You would think that folks who have firm convictions would not be threatened by the notion of cooperating in various ways with others who might differ in some respects. Apparently, however, the fear of contamination rules in some circles.
Southwestern Baptist Theological Seminary, for example, has told the Tarrant Baptist Association that it must vacate the office space it has used for many years on the edge of Southwestern’s campus. According to Associated Baptist Press, the seminary accused the association of violating a 1997 agreement that the two organizations must be in “theological harmony.”
The apparent rub for Southwestern is that the association has not booted Fort Worth’s Broadway Baptist Church, which welcomes homosexual members, from membership in the association. Broadway was expelled from the Southern Baptist Convention in 2009, and in 2010 voluntarily withdrew from the Baptist General Convention of Texas.

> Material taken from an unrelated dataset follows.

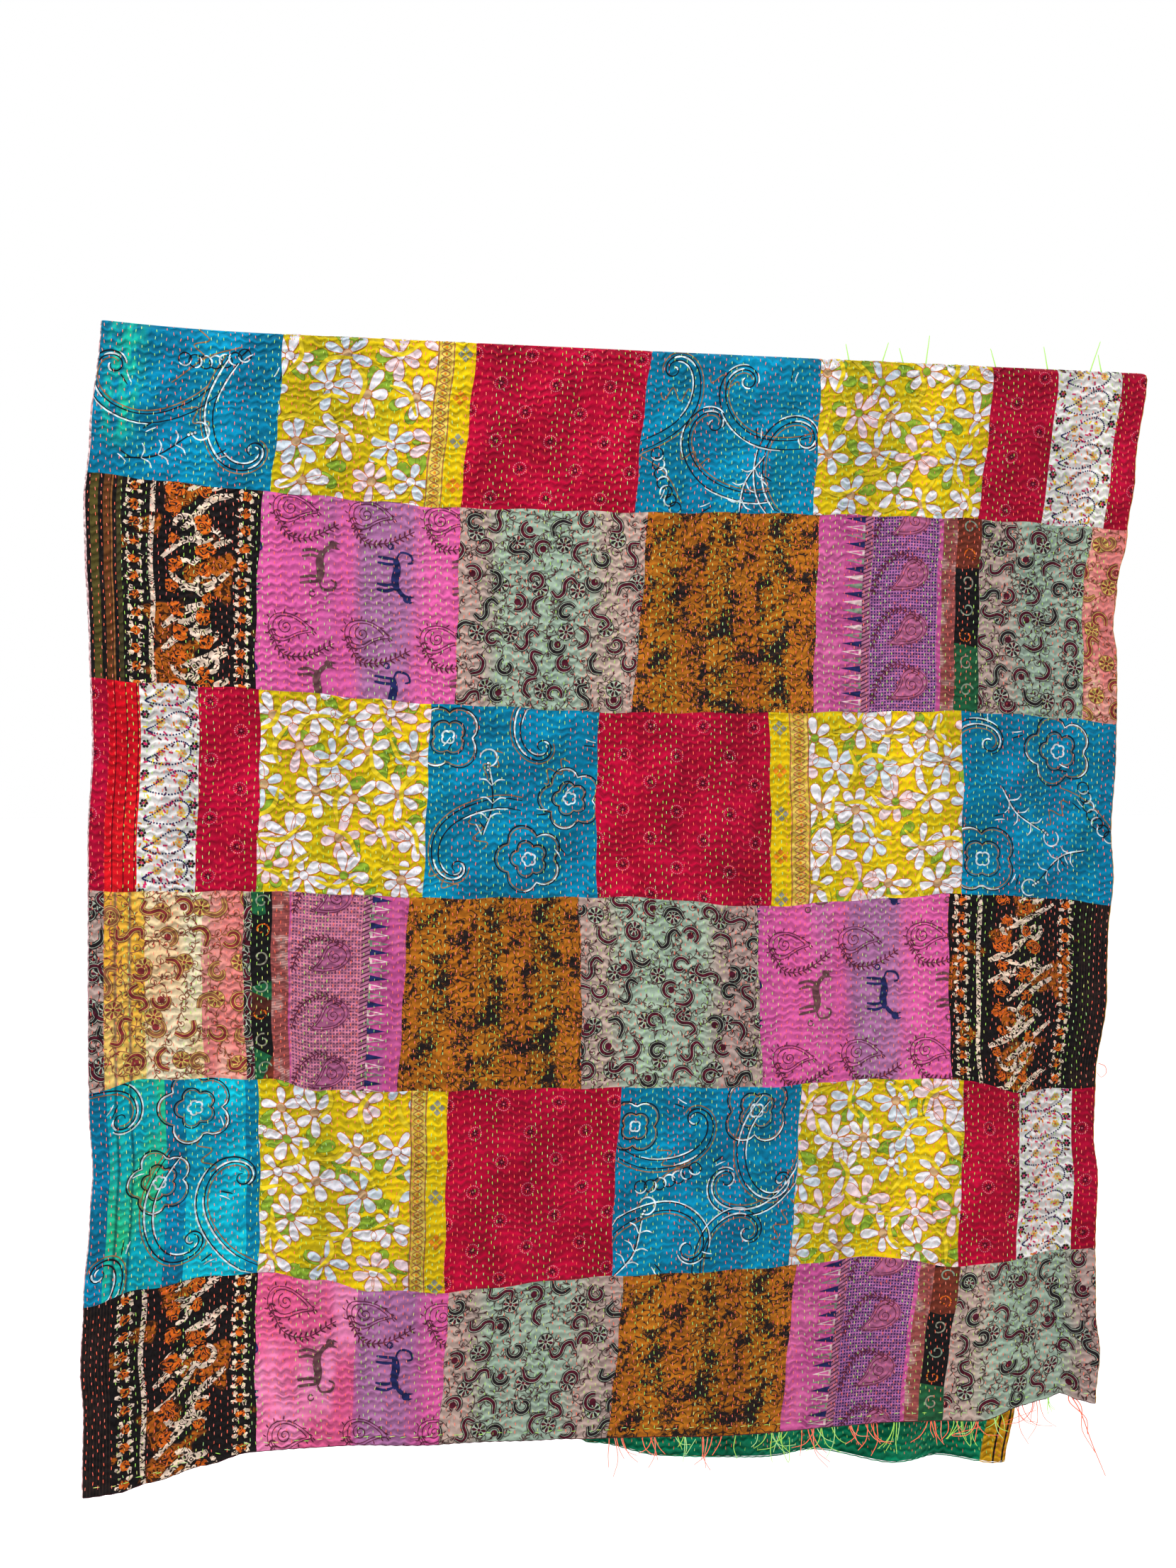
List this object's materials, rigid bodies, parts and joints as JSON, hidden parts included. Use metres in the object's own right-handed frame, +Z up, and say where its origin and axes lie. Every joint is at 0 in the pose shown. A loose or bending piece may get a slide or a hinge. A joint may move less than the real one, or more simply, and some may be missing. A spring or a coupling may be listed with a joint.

Do Southwestern’s leaders fear that the campus might be infected by liberalism if a member of Broadway should visit the associational office, or do they worry about being accused of consorting with the enemy by allowing the autonomous association to act autonomously in deciding which churches qualify for fellowship?
It’s an ugly business either way, and demonstrates more insecurity than strength.
The same appears to be true with the Baptist State Convention of North Carolina, which appears to fear Methodists. After the BSCNC removed the mid-summer music week from its accustomed slot at the North Carolina Baptist Assembly at Caswell, Campbell University Divinity School sought to take up the slack by planning a music and worship conference July 19-20 called “Oasis.”
The conference features excellent leadership from 15 clinicians, all of whom are Baptist with the exception of a lone Methodist who is “Pastor of Worship Life” at her church. In the interest of cooperation, a staff member from the BSCNC was also invited to participate, but he declined, saying he could not participate because the school was “cooperating with Methodists.”
You have to watch those Methodists. Some volunteer choir director might fall from grace after listening to one of them talk about worship.
Fundamentalist Baptists may feel justified in their growing exclusivism and isolationist attitudes, but cutting themselves off from the larger church, it seems to me, ensures that they will become a shrinking and increasingly less relevant presence in the world.